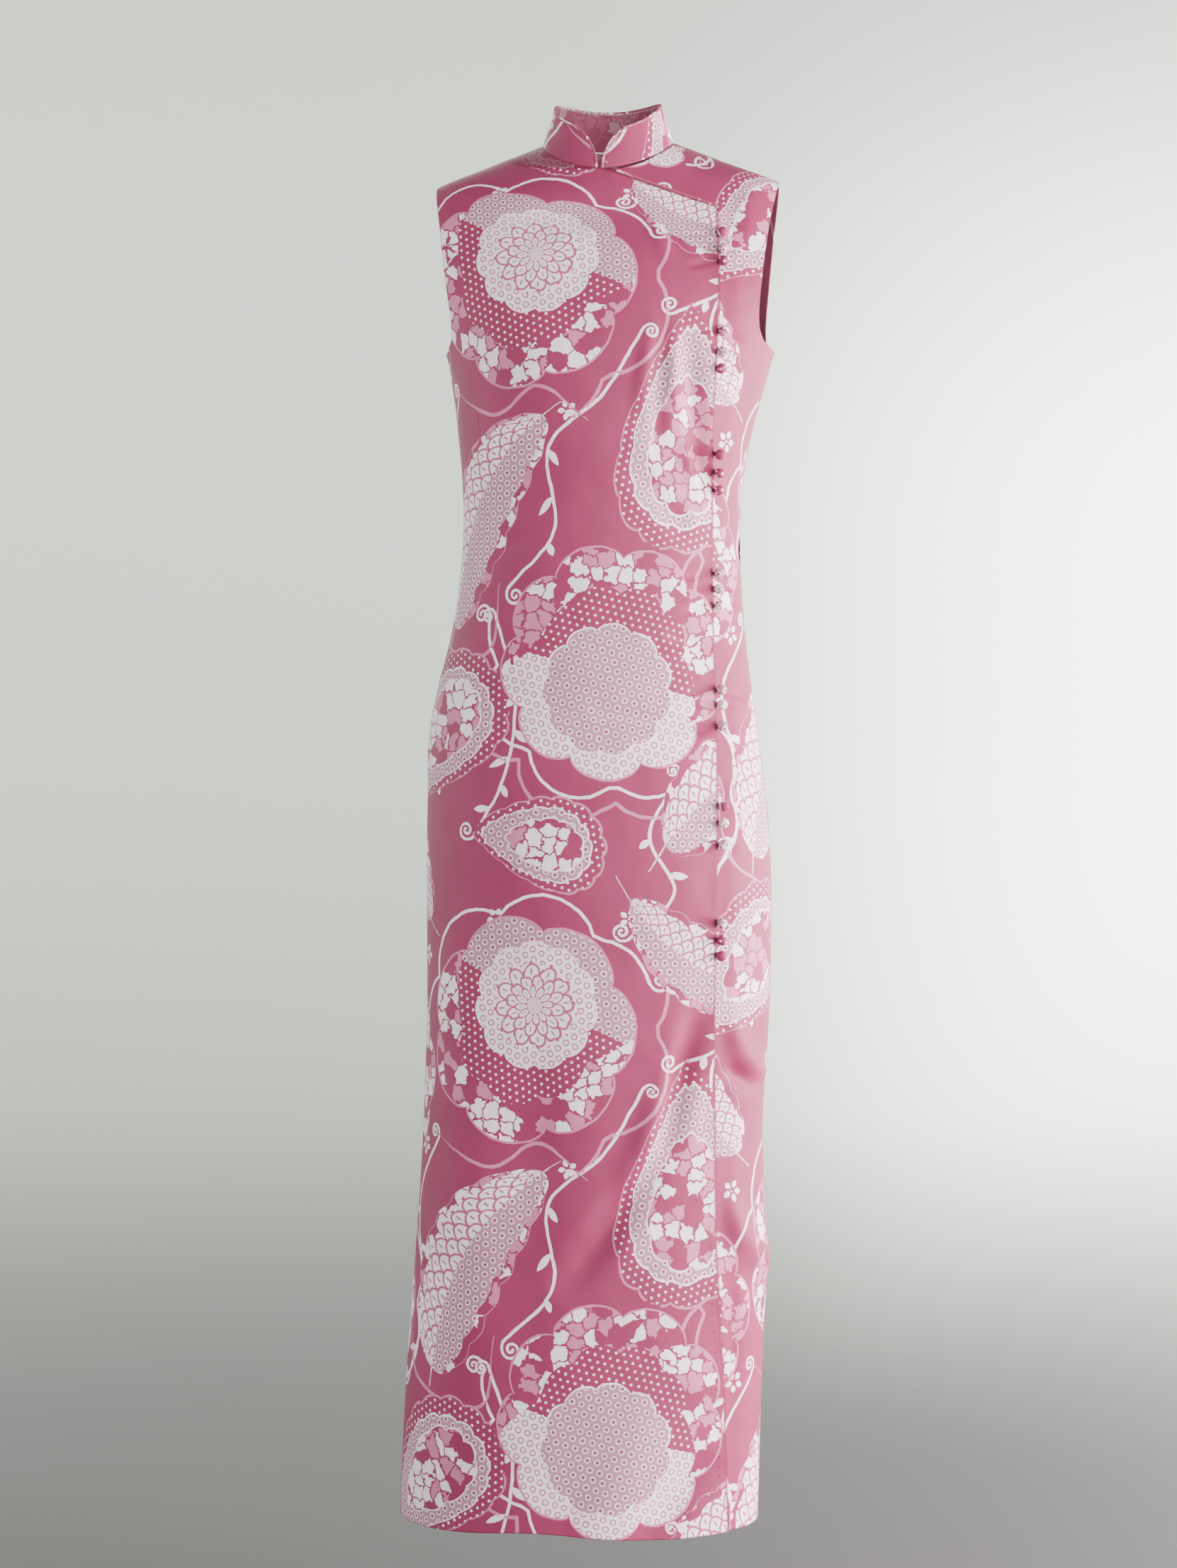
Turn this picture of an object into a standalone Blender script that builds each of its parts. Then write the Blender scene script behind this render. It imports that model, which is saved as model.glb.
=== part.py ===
"""Column dress: sleeveless and full length, with a stand collar and a side front that buttons.

Metres, +Z up. The dress faces -Y and keeps the hollow form in which it is worn. The origin is
the centre of the neck base, level with the points where the shoulder seams meet the collar.
The button side is +X. Every cloth piece is a wall between an outer and an inner surface.
"""

import math

import bmesh
import bpy
import numpy as np
from mathutils import Vector
from mathutils.bvhtree import BVHTree

# Cloth and seams
WALL = 0.0015
SEAM_GAP = 0.0003
LAP_GAP = 0.0006
LAP_GAP_CHEST = 0.0006
LAP_WIDTH = 0.030
LAP_EASE_START = 0.003
LAP_EASE_START_CHEST = 0.012
LAP_EASE = 0.018
LAP_CHEST_RISE = 0.030

# Form of the body of the dress, a row for each level: the middle of the section across, its half
# width, its depth in front of and behind the side seams, and the power of its roundness.
BODY_COLUMNS = ("height", "centre", "half_width", "front", "back", "power")
BODY_ROWS = (
    (0.020, 0.0000, 0.2050, 0.089, 0.057, 0.98),
    (-0.040, 0.0000, 0.2050, 0.082, 0.066, 0.98),
    (-0.080, 0.0000, 0.2040, 0.087, 0.079, 0.96),
    (-0.126, 0.0000, 0.1990, 0.103, 0.088, 0.94),
    (-0.160, 0.0005, 0.1900, 0.114, 0.090, 0.93),
    (-0.190, 0.0014, 0.1770, 0.121, 0.089, 0.93),
    (-0.214, 0.0022, 0.1668, 0.125, 0.087, 0.93),
    (-0.250, 0.0004, 0.1580, 0.127, 0.084, 0.93),
    (-0.290, -0.0027, 0.1500, 0.123, 0.080, 0.94),
    (-0.340, -0.0052, 0.1430, 0.113, 0.074, 0.95),
    (-0.400, -0.0066, 0.1410, 0.104, 0.070, 0.95),
    (-0.450, -0.0080, 0.1438, 0.102, 0.077, 0.95),
    (-0.500, -0.0103, 0.1498, 0.105, 0.090, 0.95),
    (-0.550, -0.0137, 0.1595, 0.109, 0.103, 0.95),
    (-0.600, -0.0149, 0.1677, 0.113, 0.112, 0.95),
    (-0.660, -0.0117, 0.1720, 0.117, 0.117, 0.94),
    (-0.720, -0.0099, 0.1747, 0.120, 0.116, 0.93),
    (-0.860, -0.0098, 0.1742, 0.121, 0.110, 0.91),
    (-1.000, -0.0155, 0.1726, 0.119, 0.106, 0.90),
    (-1.120, -0.0171, 0.1788, 0.120, 0.107, 0.90),
    (-1.250, -0.0247, 0.1808, 0.122, 0.109, 0.90),
    (-1.400, -0.0300, 0.1822, 0.124, 0.111, 0.90),
)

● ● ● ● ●

PROBLEM DETAILS>
Search the listing for the word "behind". Copy every line in which it occurs.

SOLUTION FOR THIS EXERCISE>
Turn this picture of an object into a standalone Blender script that builds each of its parts. Then write the Blender scene script behind this render. It imports that model, which is saved as model.glb.
# width, its depth in front of and behind the side seams, and the power of its roundness.